DriftBench: Defining and Generating Data and Query Workload Drift for Benchmarking
Guanli Liu, Renata Borovica-Gajic
TL;DR
The paper tackles the lack of principled, reproducible drift in benchmarks by formalizing data drift and workload drift, introducing four representative operations for each, plus four temporal drift patterns. It then presents DriftBench, a modular framework that ingests tabular data (CSV or PostgreSQL), extracts schema, and generates drifted data and workload templates along with timestamped drift scenarios. Through case studies on a census dataset, it demonstrates drift injection for data and query workloads and assesses drift-aware cardinality estimation using multiple estimators. The work provides a practical, extensible foundation for evaluating database components under dynamic, time-evolving conditions, with potential impact on caching, indexing, and learned components across systems.
Abstract
Data and workload drift are key to evaluating database components such as caching, cardinality estimation, indexing, and query optimization.
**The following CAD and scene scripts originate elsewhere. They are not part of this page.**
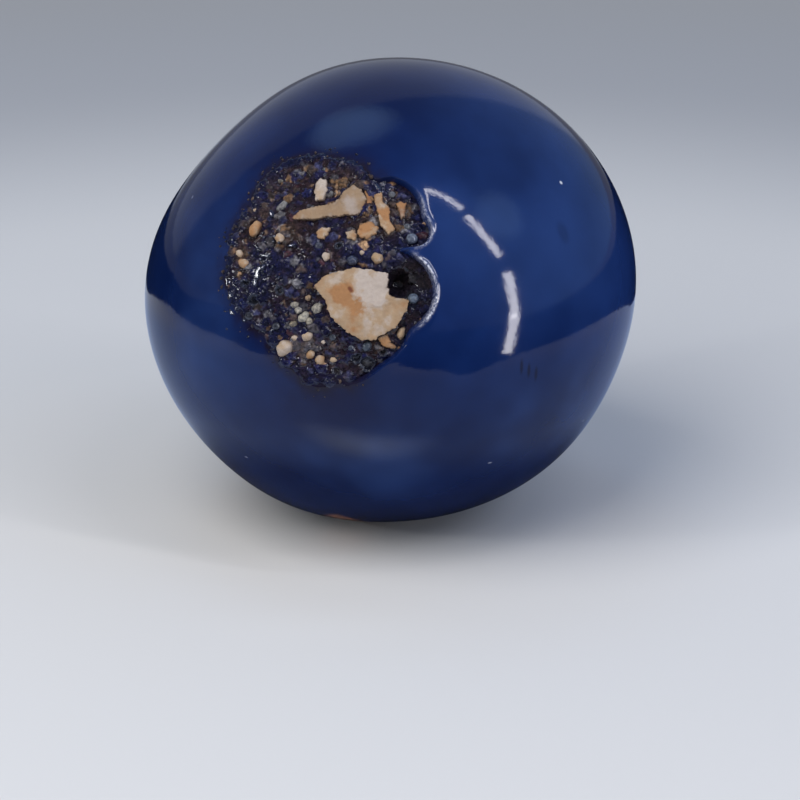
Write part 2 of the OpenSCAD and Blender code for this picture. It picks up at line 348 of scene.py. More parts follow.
def vectorNode(tree, operation, a, b=None):
    node = shaderNode(tree, "VectorMath", {"operation": operation}, {0: a} if b is None else {0: a, 1: b})
    return node.outputs["Value" if operation in ("LENGTH", "DOT_PRODUCT") else "Vector"]


def bumpNode(tree, height, depth, strength=1.0, under=None):
    inputs = {"Height": height, "Distance": depth * mm, "Strength": strength}
    if under is not None:
        inputs["Normal"] = under
    return shaderNode(tree, "Bump", {}, inputs).outputs[0]


def valueOf(tree, name, out="Fac"):
    return shaderNode(tree, "Attribute", {"attribute_name": name}).outputs[out]


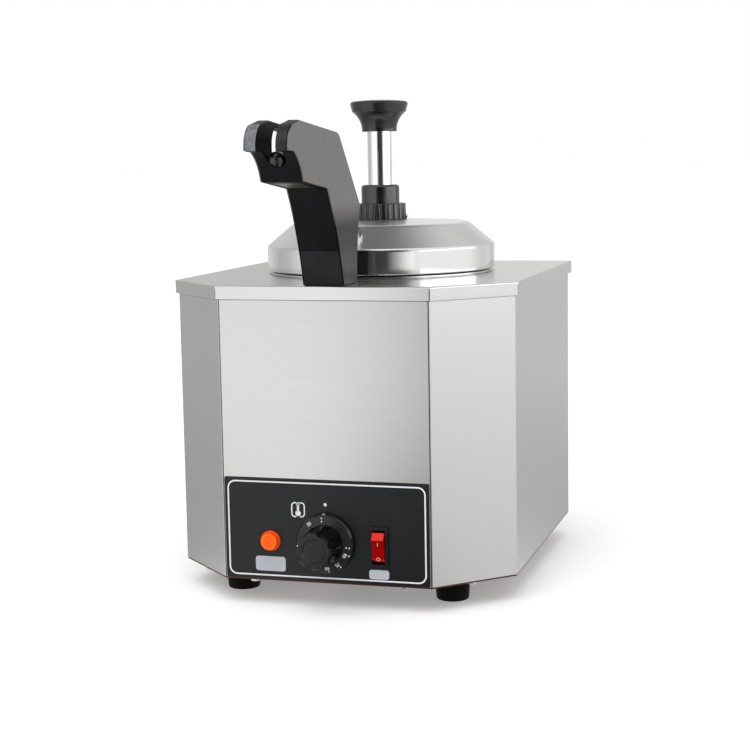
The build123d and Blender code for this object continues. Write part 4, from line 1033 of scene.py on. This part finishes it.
def studio_ceiling():
    """Ceiling with a dark middle strip."""
    material, glow = glow_material("studio_ceiling", 1.0)
    tree = material.node_tree
    across = moved(tree, axes_of(tree)["X"], -CEILING_SIZE / 2, CEILING_SIZE / 2)
    tree.links.new(ramp(tree, across, CEILING_TONES), glow.inputs["Color"])
    bm = bmesh.new()
    bar(bm, CEILING_SIZE, CEILING_SIZE, (0.0, 0.0, DRUM_HEIGHT))
    stage_object(bm, "studio_ceiling", material)


def floor():
    """Plain pale floor that keeps the shadow."""
    recipe = Recipe("floor_white", (0.8, 0.8, 0.8), 0.9)
    recipe.set("Emission Color", WHITE)
    seen = recipe.add("ShaderNodeLightPath").outputs["Is Camera Ray"]
    recipe.join(sum_of(recipe.tree, "MULTIPLY", seen, FLOOR_GLOW), recipe.shader, "Emission Strength")
    bm = bmesh.new()
    bar(bm, FLOOR_SIZE, FLOOR_SIZE)
    stage_object(bm, "floor", recipe.material, gloss_only=False).visible_glossy = False


def world():
    """White surround; diffuse light from it is weaker than what the camera and gloss see."""
    made = bpy.data.worlds.new("surround")
    made.use_nodes = True
    bpy.context.scene.world = made
    tree = made.node_tree
    background = tree.nodes["Background"]
    background.inputs["Color"].default_value = WHITE
    path = tree.nodes.new("ShaderNodeLightPath").outputs
    seen = sum_of(tree, "MAXIMUM", path["Is Camera Ray"], path["Is Glossy Ray"])
    through = sum_of(tree, "MAXIMUM", seen, path["Is Transmission Ray"])
    tree.links.new(moved(tree, through, 0.0, 1.0, DIFFUSE_SHARE), background.inputs["Strength"])


def lamps():
    """One wide soft sun from above and in front, and a weaker one from the right."""
    for name, place, energy, angle in LAMPS:
        lamp = bpy.data.lights.new(name, "SUN")
        lamp.energy = energy
        lamp.angle = math.radians(angle)
        made = linked(name, lamp)
        made.location = place
        made.rotation_euler = (Vector(LAMP_TARGET) - made.location).to_track_quat("-Z", "Y").to_euler()
        made.visible_glossy = False


def camera():
    """Camera to the right of the front, a little over the deck."""
    turn, tilt, roll = CAMERA_TURN, CAMERA_TILT, CAMERA_ROLL
    ahead = Vector((-math.sin(turn) * math.cos(tilt), math.cos(turn) * math.cos(tilt), -math.sin(tilt)))
    level = Vector((math.cos(turn), math.sin(turn), 0.0))
    upward = level.cross(ahead)
    right = math.cos(roll) * level + math.sin(roll) * upward
    up = math.cos(roll) * upward - math.sin(roll) * level
    lens = bpy.data.cameras.new("view")
    lens.sensor_width = SENSOR_WIDTH
    lens.lens = SENSOR_WIDTH * FOCAL_SHARE
    made = linked("view", lens)
    place = Vector((0.0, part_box("deck_cap")[0].y, deck_top())) + CAMERA_PLACE
    made.matrix_world = Matrix.Translation(place) @ Matrix((right, up, -ahead)).transposed().to_4x4()
    bpy.context.scene.camera = made


def set_stage():
    """Floor, surround, reflectors, lamps and camera."""
    floor()
    world()
    studio_drum()
    studio_cards()
    studio_ceiling()
    lamps()
    camera()
    bpy.context.scene.view_settings.view_transform = "Standard"


# ---- operators and sidebar
class WARMER_OT_cabinet(bpy.types.Operator):
    """Round the edges of the cabinet's sheets and give them their finishes"""

    bl_idname = "warmer.cabinet"
    bl_label = "Dress Cabinet"
    bl_options = {"REGISTER", "UNDO"}

    def execute(self, context):
        dress_cabinet(context.scene.warmer_sizes, context.scene.warmer_colours)
        return {"FINISHED"}


class WARMER_OT_panel(bpy.types.Operator):
    """Make the control panel's marks, dial, lamp and switch"""

    bl_idname = "warmer.panel"
    bl_label = "Dress Control Panel"
    bl_options = {"REGISTER", "UNDO"}

    def execute(self, context):
        dress_panel(context.scene.warmer_sizes, context.scene.warmer_colours)
        return {"FINISHED"}


class WARMER_OT_arm(bpy.types.Operator):
    """Round and finish the spout arm"""

    bl_idname = "warmer.arm"
    bl_label = "Dress Spout Arm"
    bl_options = {"REGISTER", "UNDO"}

    def execute(self, context):
        dress_arm(context.scene.warmer_sizes, context.scene.warmer_colours)
        return {"FINISHED"}


class WARMER_OT_lid(bpy.types.Operator):
    """Finish the lid, jar and well"""

    bl_idname = "warmer.lid"
    bl_label = "Dress Lid and Jar"
    bl_options = {"REGISTER", "UNDO"}

    def execute(self, context):
        dress_lid(context.scene.warmer_colours)
        return {"FINISHED"}


class WARMER_OT_pump(bpy.types.Operator):
    """Round and finish the pump"""

    bl_idname = "warmer.pump"
    bl_label = "Dress Pump"
    bl_options = {"REGISTER", "UNDO"}

    def execute(self, context):
        dress_pump(context.scene.warmer_sizes, context.scene.warmer_colours)
        return {"FINISHED"}


class WARMER_OT_inside(bpy.types.Operator):
    """Finish the heater, controls, leads and mains inlet"""

    bl_idname = "warmer.inside"
    bl_label = "Dress Inside"
    bl_options = {"REGISTER", "UNDO"}

    def execute(self, context):
        dress_inside(context.scene.warmer_sizes)
        return {"FINISHED"}


class WARMER_OT_stage(bpy.types.Operator):
    """Set the floor, surround, lamps and camera"""

    bl_idname = "warmer.stage"
    bl_label = "Set Stage"
    bl_options = {"REGISTER", "UNDO"}

    def execute(self, context):
        set_stage()
        return {"FINISHED"}


class WARMER_PT_sidebar(bpy.types.Panel):
    """Sidebar panel with the operators, sizes and colours"""

    bl_idname = "WARMER_PT_sidebar"
    bl_label = "Topping Warmer"
    bl_space_type = "VIEW_3D"
    bl_region_type = "UI"
    bl_category = "Topping Warmer"

    def draw(self, context):
        for operator in OPERATORS:
            self.layout.operator(operator.bl_idname)
        for group in (context.scene.warmer_sizes, context.scene.warmer_colours):
            column = self.layout.column()
            for name in group.__annotations__:
                column.prop(group, name)


OPERATORS = (
    WARMER_OT_cabinet, WARMER_OT_panel, WARMER_OT_arm, WARMER_OT_lid, WARMER_OT_pump, WARMER_OT_inside,
    WARMER_OT_stage,
)
CLASSES = (WarmerSizes, WarmerColours, *OPERATORS, WARMER_PT_sidebar)


def register():
    """Adds the classes and the scene's two property groups."""
    for item in CLASSES:
        bpy.utils.register_class(item)
    bpy.types.Scene.warmer_sizes = PointerProperty(type=WarmerSizes)
    bpy.types.Scene.warmer_colours = PointerProperty(type=WarmerColours)


def unregister():
    """Takes them out again."""
    del bpy.types.Scene.warmer_colours
    del bpy.types.Scene.warmer_sizes
    for item in reversed(CLASSES):
        bpy.utils.unregister_class(item)


def main():
    """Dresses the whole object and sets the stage."""
    register()
    bpy.ops.warmer.cabinet()
    bpy.ops.warmer.panel()
    bpy.ops.warmer.arm()
    bpy.ops.warmer.lid()
    bpy.ops.warmer.pump()
    bpy.ops.warmer.inside()
    bpy.ops.warmer.stage()


if __name__ == "__main__":
    main()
Yet, existing benchmarks are static, offering little to no support for modeling drift. This limitation stems from the lack of clear definitions and tools for generating data and workload drift. Motivated by this gap, we propose a unified taxonomy for data and workload drift, grounded in observations from both academia and industry. Building on this foundation, we introduce DriftBench, a lightweight and extensible framework for generating data and workload drift in benchmark inputs. Together, the taxonomy and DriftBench provide a standardized vocabulary and mechanism for modeling and generating drift in benchmarking. We demonstrate their effectiveness through case studies involving data drift, workload drift, and drift-aware cardinality estimation.